The day was hot and sunny as usual and we spent time playing on the sand and swimming in the sea. The waves along that stretch of coast were huge - imagine Cornish waves but much bigger. It is a real hot-spot for surfers, unsurprisingly.

I was out swimming and none of my family were nearby. I must've been about 13. Suddenly a wave grabbed hold of me and didn't let go. It rolled me over and over until I could feel my lungs running out of air. I wasn't scared though. I thought that if it was my time, then that was that. It was a pretty cool way to go anyway.

Eventually the sea did spit me back onto land. I sat for a minute on the shore, getting my breath back. Then I wandered back to where my Mom was sitting under a parasol and asked for a drink. I never told my parents about what happened- I was worried that they'd ban me from swimming in the sea. After my drink I went back in. I love the beach.

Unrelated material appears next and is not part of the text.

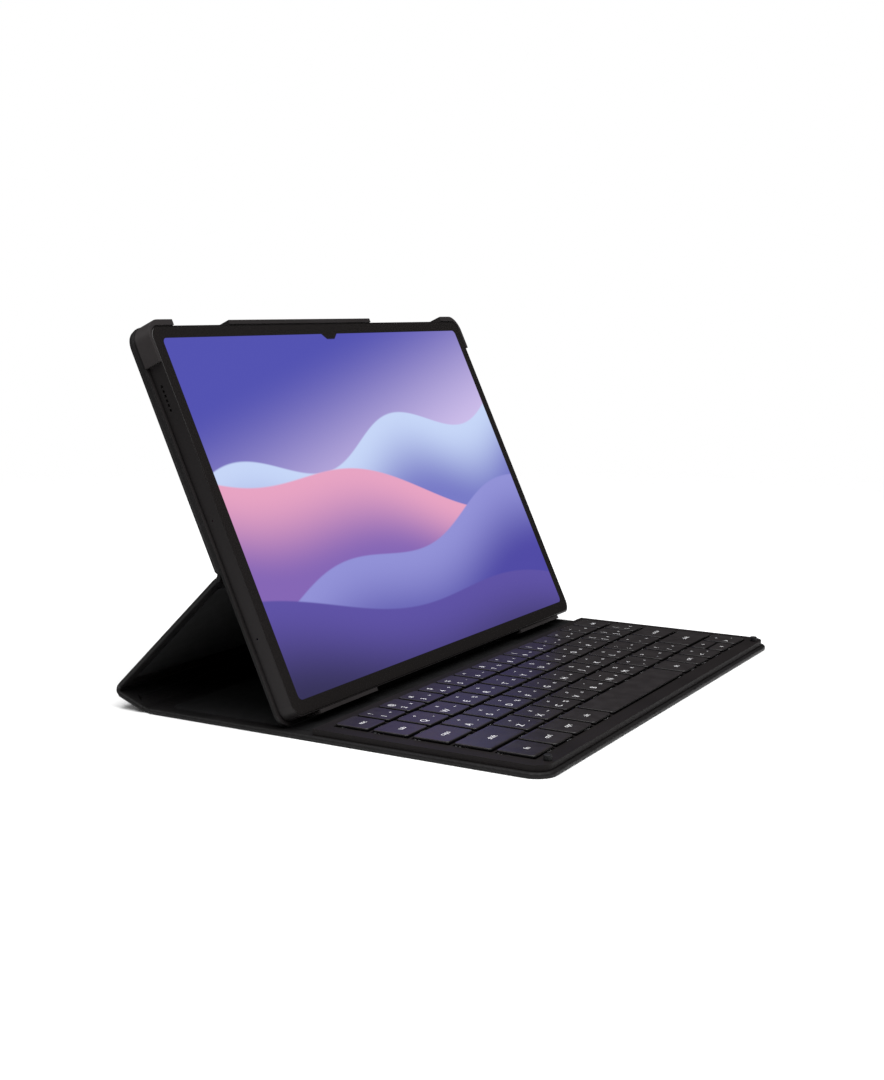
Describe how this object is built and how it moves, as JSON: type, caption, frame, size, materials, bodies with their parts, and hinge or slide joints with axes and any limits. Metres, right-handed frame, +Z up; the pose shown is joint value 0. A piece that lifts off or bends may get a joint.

2) It was my Gran's birthday I think. We had a swimming pool in our back garden (that my Dad had done most of the work to make and kept spotless - I remember he always seemed to be measuring PH levels.) All 10 of the cousins (and their parents) on my Mom's side of the family were there. We ranged in age from 2 - 15 years old.

I loved my cousins - we always had so much fun together. It was a hot sunny day as always and we were running in and out of the pool. There was a lot of making whirlpools and playing Marco Polo. It was noisy and chaotic, but in a good way. All the dads had a swim too. I don't remember the moms swimming very often - they always seemed to be busy preparing food or chatting. I did think that when I grew up I would make sure I had as much fun as the men and kids always seemed to have. And I'd go swimming in public, not fret over if I was too curvy. I have kept that promise to myself, I'm pleased to say.

Again, I'm not sure what we ate for lunch. Was it a braai? I know we did have several. Dad had built a brick braii pit for us.

Hmm, the brief for this exercise was to write about a memorable meal but the trouble is that I just don't find food that interesting or memorable. It's always the people (and water, apparently) that make an occasion special.